By Sofia Ribeiro, Research Assistant at the Management Support Service

I joined INESC TEC in May 2020. Yes, during the outbreak of a worldwide pandemic that took people from their usual workplace to… well, a new, yet familiar workspace.

My project focuses on the definition of an archive management policy for INESC TEC, taking into account the guidelines of the GDPR. In this sense, I had to get to know all INESC TEC’s services, their managers and procedures… from home.

Have you ever tried to get to know an organisation that is adjusting itself, in order to adapt to new processes and ways of working? It’s just like being in a relationship with someone who is still discovering themselves; let me tell you, it was not easy. However, the kindliness and openness of everyone helped my work move forward.

I believe that, and despite all these constraints, I joined INESC TEC at a good time. Yes, I may not be as part of the great INESC TEC team as others; but it’s safe to say that, as soon as I met you, I was widely welcomed to your home! Just like I said, I joined at a “good time”, because part of my job focuses on the digitisation of your files. And what better times if not the ones we’re going through, since we’re all forced to embrace the digitisation of our work?

However, this level of digitisation brings certain challenges: how to organise the files (yes, it is a file, even if we’re talking about files in a folder or worse… in the desktop!); how to deal with capacity questions, and – one of 2020 “champions” – how to adopt best information security practices.

I’ll now leave you with a brief set of adequate information management practices, just to call to mind some previous conversations:

  1. Mapping the information produced and received by the services: identify the information flows (where the documentation comes from, where it goes, who handles it), in order to understand its life cycle;
  2. Defining the storage locations for documentation: select the resources and the most appropriate structure for each type of information;
  3. Naming the documentation according to a naming convention: they facilitate the retrieval of information;
  4. Storing the documentation in specific places: comply with the structure established in the previous points!

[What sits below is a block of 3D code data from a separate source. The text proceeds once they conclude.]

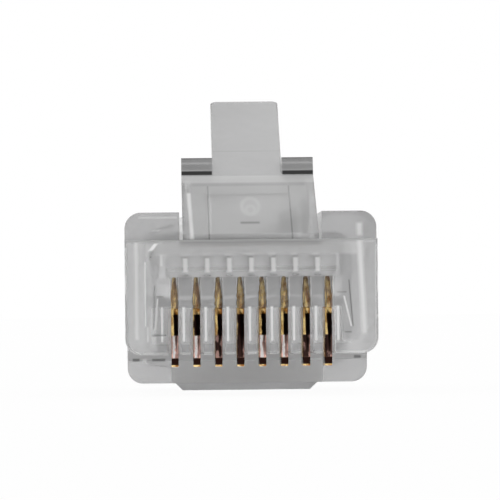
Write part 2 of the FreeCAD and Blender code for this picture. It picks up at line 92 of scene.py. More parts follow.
class Signal:
    """A shader socket that takes part in Python arithmetic.

    Args:
        tree: the node tree that new Math nodes go into.
        socket: the output socket that carries the value.
    """

    def __init__(self, tree: bpy.types.NodeTree, socket: bpy.types.NodeSocket) -> None:
        self.tree = tree
        self.socket = socket

    def _math(self, operation: str, *values: "Signal | float") -> "Signal":
        """Add a Math node over the values and return its output."""
        maths = self.tree.nodes.new("ShaderNodeMath")
        maths.operation = operation
        for port, value in zip(maths.inputs, values):
            if isinstance(value, Signal):
                self.tree.links.new(value.socket, port)
            else:
                port.default_value = float(value)
        return Signal(self.tree, maths.outputs[0])

    def __add__(self, other: "Signal | float") -> "Signal":
        """Add."""
        return self._math("ADD", self, other)

    def __sub__(self, other: "Signal | float") -> "Signal":
        """Subtract."""
        return self._math("SUBTRACT", self, other)

    def __rsub__(self, other: "Signal | float") -> "Signal":
        """Subtract from a number."""
        return self._math("SUBTRACT", other, self)

    def __mul__(self, other: "Signal | float") -> "Signal":
        """Multiply."""
        return self._math("MULTIPLY", self, other)

    def clamp(self) -> "Signal":
        """Hold the value between zero and one."""
        return self._math("MINIMUM", self._math("MAXIMUM", self, 0.0), 1.0)

    def size(self) -> "Signal":
        """Drop the sign."""
        return self._math("ABSOLUTE", self)

    def power(self, exponent: float) -> "Signal":
        """Raise to a power."""
        return self._math("POWER", self, exponent)

    def wrap(self, pitch: float) -> "Signal":
        """Give the distance from the middle of the pitch that the value falls in."""
        return self._math("WRAP", self, pitch, 0.0) - pitch / 2

    def rise(self, start: float, end: float) -> "Signal":
        """Go smoothly from zero at the start to one at the end."""
        step = self.tree.nodes.new("ShaderNodeMapRange")
        step.interpolation_type = "SMOOTHSTEP"
        self.tree.links.new(self.socket, step.inputs["Value"])
        step.inputs["From Min"].default_value = start
        step.inputs["From Max"].default_value = end
        return Signal(self.tree, step.outputs["Result"])

    def between(self, low: float, high: float, soft: float) -> "Signal":
        """Be one between two values and fade to zero beyond them."""
        past = self.rise(high - soft, high + soft)
        return self.rise(low - soft, low + soft) * (1.0 - past)


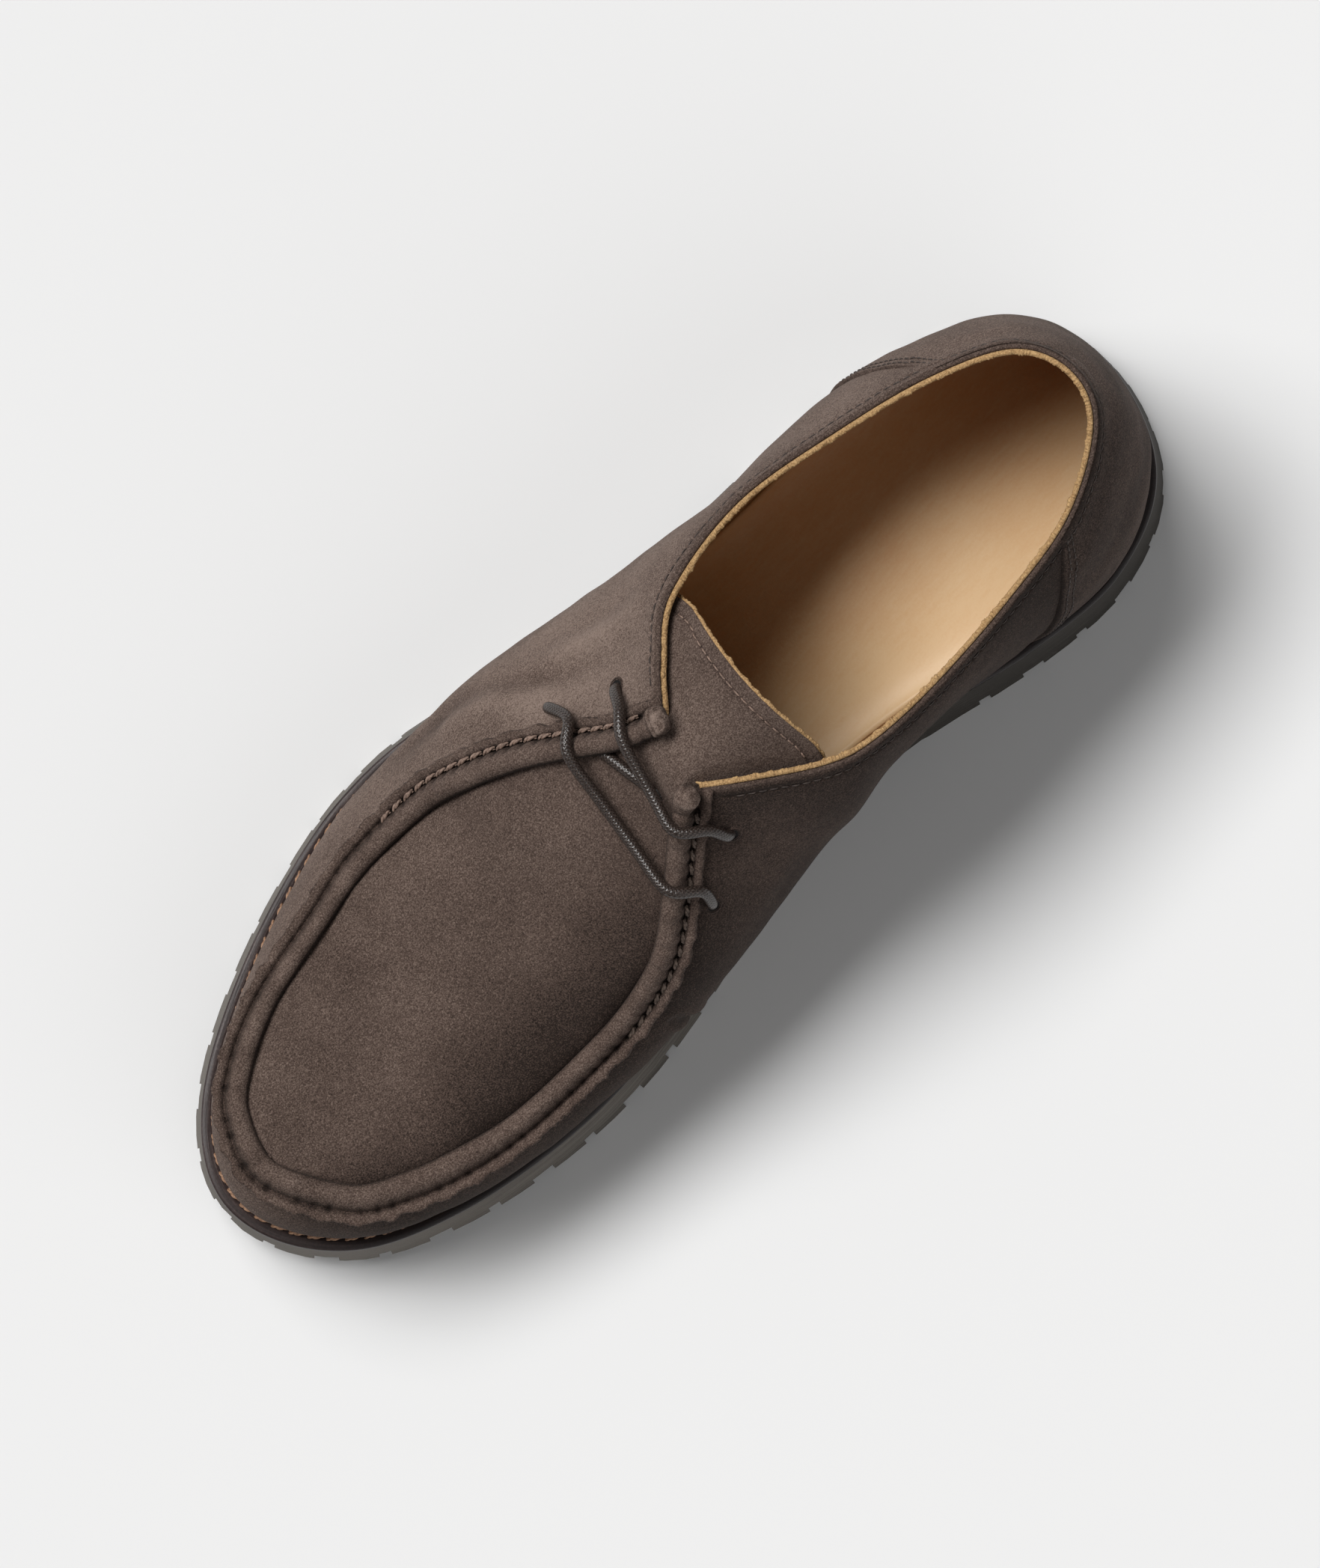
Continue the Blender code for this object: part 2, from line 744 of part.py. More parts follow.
def flank_points(table, key, tuck, facing):
    """Top side of the apron's flank: up inside the wall, then level under the roll to its crease."""
    crest = 0.91 + 0.045 * facing
    weight = seam_weight(key, table)
    inward, up = top_frame(table, key)
    top = wall_point(table, key, 1.0)
    clear = TONGUE_CLEAR * (1 + 0.6 * facing)
    depth = WALL + clear
    points = [inner_wall(table, key, crest - tuck * (1 - index / 2), depth) for index in range(3)]
    lift = ROLL_UNDERSIDE * weight - RIM_ROUND * (1 - weight) - clear
    points.append(top + inward * depth + up * lift)
    reach = ROLL_WIDTH - PIECE_GAP
    points.append(top + inward * reach + up * (lift + RIM_ROUND * (1 - weight)))
    return points


def apron_row(outer_rib, inner_rib, tuck, facing, hollow):
    """One cross section of apron or tongue, from the outer flank over the crown to the inner one."""
    left = flank_points(*outer_rib, tuck, facing)
    right = flank_points(*inner_rib, tuck, facing)
    start = left[-1]
    end = right[-1]
    keys = column(CROWN, CROWN_COLUMNS, "along")
    heights = column(CROWN, CROWN_COLUMNS, "height")
    middle = (start.x + end.x) / 2 / LAST_LENGTH + 0.5
    crown = smooth(keys, heights, middle) * INSTEP_HEIGHT
    rise = max(crown - (start.z + end.z) / 2, 0.0)
    arch = []
    for index in range(1, APRON_COLUMNS):
        share = index / APRON_COLUMNS
        point = start.lerp(end, share)
        point.z += rise * (1 - abs(2 * share - 1) ** 2.2)
        point.x += hollow * (1 - (2 * share - 1) ** 2)
        arch.append(point)
    return left + arch + right[::-1]


def apron_ribs():
    """Outer and inner rib, tuck and edge shape of each section, from the toe to the tongue's top."""
    ribs = []
    last = len(SEAM) - 1
    for index in range(APRON_SECTIONS + 1):
        share = 0.035 + 0.965 * (index / APRON_SECTIONS) ** 1.2
        facing = min(max((share - 0.62) / 0.2, 0.0), 1.0)
        tuck = TUCK_VAMP + (TUCK_FACING - TUCK_VAMP) * facing
        outer = (SEAM, TOE_ROW + (last - TOE_ROW) * share)
        inner = (SEAM, TOE_ROW * (1 - share))
        ribs.append((outer, inner, tuck, facing, 0.0))
    end = len(COLLAR) - 1
    outer_end = branch_key(COLLAR, 0, 5, TONGUE_ALONG_OUTER)
    inner_end = branch_key(COLLAR, end - 5, end, TONGUE_ALONG_INNER)
    for index in range(1, TONGUE_SECTIONS + 1):
        share = index / TONGUE_SECTIONS
        outer = (COLLAR, outer_end * share)
        inner = (COLLAR, end + (inner_end - end) * share)
        tuck = TUCK_FACING * (1 - 0.6 * share)
        ribs.append((outer, inner, tuck, 1.0, TONGUE_HOLLOW * share))
    return ribs


def offset_sheet(grid, depth):
    """Grid of points moved square to the sheet by a depth."""
    rows = len(grid)
    columns = len(grid[0])
    moved = []
    for i in range(rows):
        line = []
        for j in range(columns):
            ahead = grid[min(i + 1, rows - 1)][j] - grid[max(i - 1, 0)][j]
            first = (grid[i][min(j + 1, columns - 1)] - grid[i][j])
            second = (grid[i][j] - grid[i][max(j - 1, 0)])
            normals = [ahead.cross(part).normalized() for part in (first, second) if part.length > 0]
            normal = sum(normals, Vector()).normalized()
            miter = max(normal.dot(normals[0]), 0.6)
            line.append(grid[i][j] + normal * (depth / miter))
        moved.append(line)
    return moved


def build_apron(parts, material):
    """Apron and tongue in one piece, passing under the rolled seam and the facings."""
    top = [apron_row(*rib) for rib in apron_ribs()]
    middle = len(top[0]) // 2
    ahead = top[3][middle] - top[2][middle]
    across = top[2][middle + 1] - top[2][middle]
    side = -1 if ahead.cross(across).z > 0 else 1
    bottom = offset_sheet(top, side * APRON_THICKNESS)
    return sheet_solid("apron_tongue", top, bottom, parts, material)


def build_counter(parts, material):
    """Heel overlay that lies on the quarters, with a slanted front edge on each side."""
    inside = []
    outside = []
    for row in range(COUNTER_ROWS + 1):
        share = 0.006 + 0.966 * row / COUNTER_ROWS
        edge = COUNTER_FOOT + (COUNTER_TOP - COUNTER_FOOT) * share ** 0.7
        start = foot_key(-edge)
        end = foot_key(edge)
        near = []
        far = []
        for index in range(COUNTER_COLUMNS + 1):
            key = start + (end - start) * index / COUNTER_COLUMNS
            point = wall_point(COLLAR, key, share)
            normal = wall_normal(COLLAR, key, share)
            near.append(point + normal * PIECE_GAP)
            far.append(point + normal * (PIECE_GAP + COUNTER_THICKNESS))
        inside.append(near)
        outside.append(far)
    return sheet_solid("heel_counter", outside, inside, parts, material)


def build_insole(parts, material):
    """Thin leather board inside the upper, resting on the welt."""
    top = []
    bottom = []
    edge = WALL + 2.5 * PIECE_GAP
    for index in range(1, SOLE_STATIONS // 2):
        along = along_of(2 * math.pi * index / SOLE_STATIONS)
        for heights, lift in ((bottom, PIECE_GAP), (top, PIECE_GAP + INSOLE_THICKNESS)):
            section = sole_section(along, lambda turn: foot_inset(turn) + edge, lambda p, a: joint_height(p.x) + lift)
            heights.append(section)
    return sheet_solid("insole", top, bottom, parts, material)


def lace_route(inner_key, outer_key, share):
    """Centre line of a lace bar, from the inner eyelet over both rolls to the outer one."""
    radius = LACE_DIAMETER / 2
    ends = []
    for key in (inner_key, outer_key):
        inward, up = top_frame(SEAM, key)
        top = wall_point(SEAM, key, 1.0)
        normal = wall_normal(SEAM, key, share)
        hole = wall_point(SEAM, key, share) + normal * (radius + PIECE_GAP)
        shoulder = top + up * (ROLL_HEIGHT * 0.5 + radius + 2 * PIECE_GAP) - inward * STRIP_WIDTH * 1.1
        crest = top + inward * ROLL_WIDTH * 0.55 + up * (ROLL_HEIGHT + radius + 4 * PIECE_GAP)
        ends.append([hole, shoulder, crest])
    span = ends[1][2] - ends[0][2]
    first = ends[0][2] + span * 0.3
    second = ends[0][2] + span * 0.7
    return ends[0] + [first, second] + ends[1][::-1]


def lace_points(route):
    """Evenly spaced points on a smooth line through the route, with its bends eased."""
    keys = [0.0]
    for before, after in zip(route, route[1:]):
        keys.append(keys[-1] + (after - before).length)
    points = []
    for index in range(LACE_POINTS):
        place = keys[-1] * index / (LACE_POINTS - 1)
        points.append(Vector([smooth(keys, [point[axis] for point in route], place) for axis in range(3)]))
    for _ in range(LACE_EASING):
        eased = [(a + b * 2 + c) / 4 for a, b, c in zip(points, points[1:], points[2:])]
        points = [points[0]] + eased + [points[-1]]
    return points


def build_lace_bar(name, inner, outer, share, parts, material):
    inner_key = branch_key(SEAM, 0, TOE_ROW, inner)
    outer_key = branch_key(SEAM, TOE_ROW, len(SEAM) - 1, outer)
    route = lace_route(inner_key, outer_key, share)
    curve = bpy.data.curves.new(name, "CURVE")
    curve.dimensions = "3D"
    curve.bevel_depth = LACE_DIAMETER / 2
    curve.bevel_resolution = 2
    curve.use_fill_caps = True
    spline = curve.splines.new("POLY")
    spline.points.add(LACE_POINTS - 1)
    for knot, spot in zip(spline.points, lace_points(route)):
        knot.co = (*spot, 1.0)
    curve.materials.append(material)
    bar = bpy.data.objects.new(name, curve)
    parts.objects.link(bar)
    return bar


def main():
    clear_scene()
    parts = make_collection("moc_toe_shoe")
    cutters = make_collection("moc_toe_shoe_cutters")
    suede = make_material("suede", COLOURS["suede"], 0.9)
    rubber = make_material("rubber", COLOURS["rubber"], 0.7)
    welt = make_material("welt", COLOURS["welt"], 0.6)
    build_outsole(parts, cutters, rubber)
    build_welt(parts, welt)
    tan = make_material("tan_leather", COLOURS["tan"], 0.5)
    cord = make_material("cord", COLOURS["cord"], 0.4)
    build_upper(parts, suede)
    build_apron(parts, suede)
    build_counter(parts, suede)
    build_insole(parts, tan)
    for name, inner, outer, share in LACES:
        build_lace_bar(name, inner, outer, share, parts, cord)


main()
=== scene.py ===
import bpy
import bmesh
import math
import numpy as np
from mathutils import Matrix, Vector


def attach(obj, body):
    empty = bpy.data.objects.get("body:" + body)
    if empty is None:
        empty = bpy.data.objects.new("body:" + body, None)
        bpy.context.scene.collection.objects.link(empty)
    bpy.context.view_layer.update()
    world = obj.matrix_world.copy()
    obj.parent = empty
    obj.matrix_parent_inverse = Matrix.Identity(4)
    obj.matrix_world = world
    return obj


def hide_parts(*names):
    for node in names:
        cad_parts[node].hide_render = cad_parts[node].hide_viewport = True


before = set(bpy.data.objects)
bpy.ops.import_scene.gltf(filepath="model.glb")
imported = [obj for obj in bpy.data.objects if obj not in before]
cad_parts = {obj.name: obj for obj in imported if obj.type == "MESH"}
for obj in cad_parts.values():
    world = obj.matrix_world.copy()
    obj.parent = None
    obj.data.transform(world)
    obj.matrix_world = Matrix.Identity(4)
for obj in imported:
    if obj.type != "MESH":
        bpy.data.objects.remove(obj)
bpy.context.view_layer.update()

# Right moc toe shoe in dark suede. +X to the toe, +Y to the inner side, metres.

# The shoe's own sizes, the same as in the solids
shoe = {
    "length": 0.301,
    "soleLength": 0.3034,
    "ball": 0.105,
    "instep": 0.103,
    "collar": 0.1,
    "heelJoint": 0.0311,
    "foreJoint": 0.0173,
    "spring": 0.0109,
    "flareSide": 0.004,
    "flareOuter": 0.002,
    "flareEnd": 0.0022,
    "revealSide": 0.0032,
    "revealEnd": 0.0042,
    "gap": 0.0003,
    "wall": 0.0024,
    "lowHandle": 0.38,
    "highHandle": 0.2,
}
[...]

Having access to an organisation’s guide could be helpful;
  5. Avoiding “junk” folders: we all know them, and we all have them; that “junk drawer” also applies to documentation;
  6. Controlling duplication, copies and transmission of documentation: this leads to the replication of information and, worse, to the unrestrained dissemination of personal data;
  7. Defining documentation control and monitoring routines (please check the global conservation timeframe map): maybe during August, when the majority of people enjoy “tidying up” their paperwork! Can someone explain to me why August causes an unexplainable urge to organise things?
  8. Adopting information security and GDPR compliance procedures: you can read the guidelines issued by the Data Protection Team.

The documents on good practices and the global map of conservation periods (a map with all the documentation produced by INESC TEC services, with the respective conservation periods) is available on the Management Support’s repository, and I am always available to help you in these matters.

Documentation is one of the main aspects of any organisation, and since INESCTEC is dedicated to generate knowledge, it may actually be its main element (alongside people, of course). Therefore, it is important to create the necessary conditions to leverage information and knowledge, in a safe and structured way, in order to help INESC TEC reaching new heights.